February 1, 2011 1 comment

Well folks, Tom Hooper has just won the DGA and the cast he directed took home Best Ensemble at the SAG. Coupled with the PGA win last week, “The King’s Speech” has now emerged as not only the frontrunner, but pretty much the inevitable winner of the Best Picture award at the Oscars. As this film has picked up speed in the last few weeks, I’ve tried to keep an open mind. I’ve tried to tell myself that this kind of healthy competition will make for a better Oscars and would make “The Social Network”‘s eventual victory all the more sweet. However, now that the race has shifted from a neck and neck dogfight to a potential sweep for “The King’s Speech,” it has become impossible to suppress my rage.

This situation is, more or less, a travesty for American cinema. For the last half of the previous decade, the AMPAS showed that they had the potential to change with the times. By awarding films like “The Departed,” “No Country for Old Men,” and “The Hurt Locker,” the Academy has proven that they have the ability to not only award phenomenal films, but ones that represent a shift in the balance of power. These are films that show a new Hollywood, emerging from the ashes, making art for a new generation and ultimately changing movies for the better. With “The Social Network,” the AMPAS were given an opportunity to crystalize this new reputation by awarding not only the best movie of the year, but one that is an absolute game-changer in the world of filmmaking. Instead, they are willing to flush it all down the drain.

“The King’s Speech” is not a bad film. It is simply a good film. It has good acting, good writing, good direction, good production quality and good music. In case you haven’t noticed, “good” is the key word, here. I don’t think there is a single aspect of this film that achieves a level of “greatness.” It is an iconic example of middle-of-the-road filmmaking, directed straight at a block of people yearning for that warm and fuzzy feeling in their stomachs. It’s “triumph of the human spirit” pornography. More than anything else, however, it is straight-up Oscar fodder, and they are eating it up, hook, line and sinker. They’re all too willing to vote their souls away for a chance to award this heart-warming work of mediocrity.

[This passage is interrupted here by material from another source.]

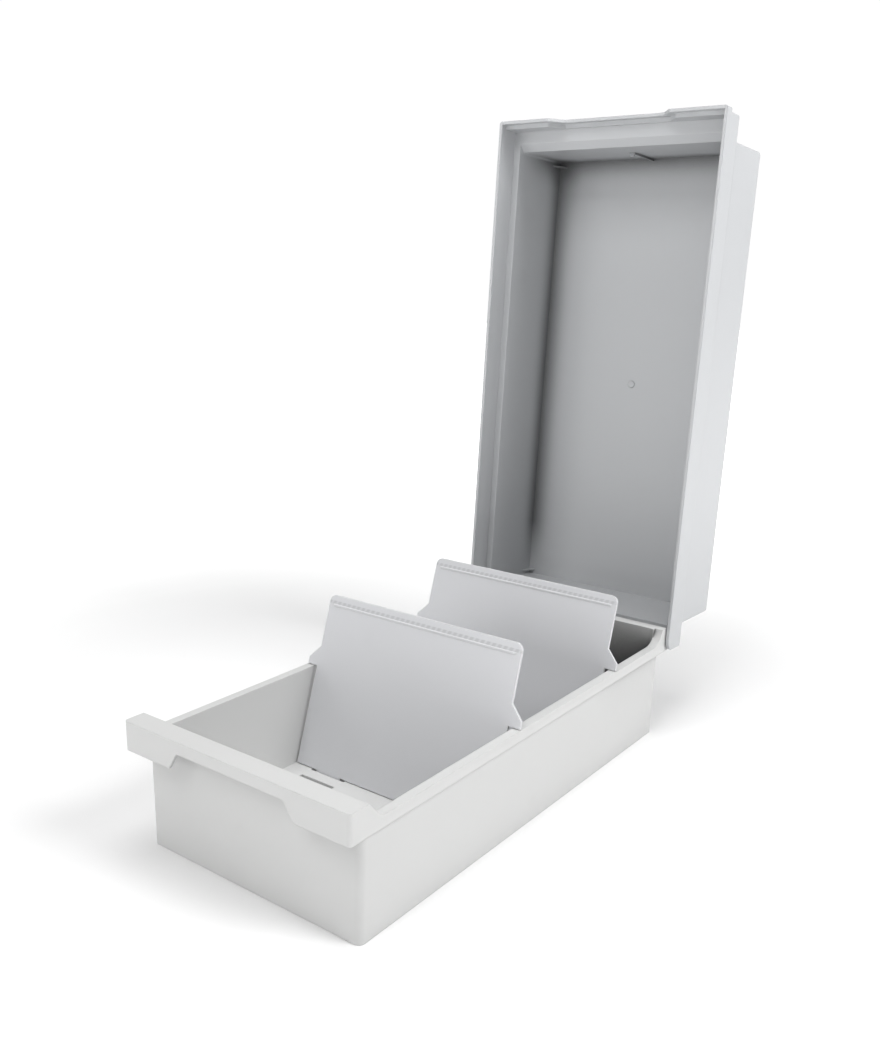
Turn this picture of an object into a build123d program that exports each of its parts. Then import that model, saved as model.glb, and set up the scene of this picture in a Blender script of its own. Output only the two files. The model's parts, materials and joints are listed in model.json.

“The Social Network” is the best film of the year. Even if people’s opinions cannot agree with or grasp this concept, the title still pretty much remains the same. Never in history has a film garnered so much recognition and awards. Never has the population of this nation’s film critics solidified so strong and unanimous an opinion about a single film. However, it’s more than just a critical tally or mantlepiece full of statues. This is a film that resonates so strongly with this societal climate, much in the same way did “Network” in 1976, “Bonnie and Clyde” in 1967, and “Mr. Smith Goes to Washington” in 1939. When looking down the road, it is a film that will be remembered, not only for it’s cultural impact, but for the flawless nature of its filmmaking prowess. And since I am one such person who can actually make this statement from a position of age and experience (I started college only a year after “The Facebook” was created, back when it was just a college thing), this is, in fact, the movie that defines my generation.

The Academy Award is called that for one reason: it is awarded upon the voted decision of the Academy of Motion Picture Arts and Sciences. It’s their award and they can technically do whatever they want with it. However, I really have to ask just what the hell is wrong with these people? Are they really that much an organization of pure saps? Are they really that cynical that they would deliberately snub the frontrunner for an inferior underdog just because their sick of the unanimous praise? Have they really not gotten tired of having Harvey Weinstein’s lips wrapped around their you-know-whats?Can they really not look beyond four weeks from now and consider what history will judge as the more educated and lasting decision? Most importantly, has the Academy really gone back to its old ways? God, let us hope not.

So is the race over? The answer is no. Even when things get to their bleakest point of flat-out certainty, the race is never over until the last envelope is opened. However, it’s really not looking good for David Fincher and Aaron Sorkin’s masterpiece. With the combined weight of the SAG, PGA, and DGA, anyone who has spent any time in the industry of awards prognostication would be a fool to not call it for “The King’s Speech.” After all, the actors and producers, put together, make up nearly half of the Academy’s voting block. Hope is not lost, completely, but I would now peg “The Social Network”‘s chances at around twenty to twenty-five percent.

At points like these, one can only find comfort by constantly reminding themselves of the most important lesson the awards season has ever taught us: as many fantastic films have won the Oscar for Best Picture, there are exponentially more amazing films that have lost it. “The Social Network” may soon join the ranks of films like “Fargo” and “Saving Private Ryan,” “Pulp Fiction” and “Goodfellas,” “Raging Bull” and “Apocalypse Now,” “Taxi Driver” and “All the President’s Men,” “Chinatown,” and “Jaws,” “Who’s Afraid of Virginia Wolf?” and “The Graduate,” “Vertigo” and “Rear Window,” “Double Indemnity,” and, yes, “Citizen Kane.” Coupled with the movies I mentioned previously in this article, this is not exactly bad company to be kept with. However, if you listen very closely, you can clearly hear Orson Welles rolling over in his grave, that after seventy years of history, lessons have yet to be learned.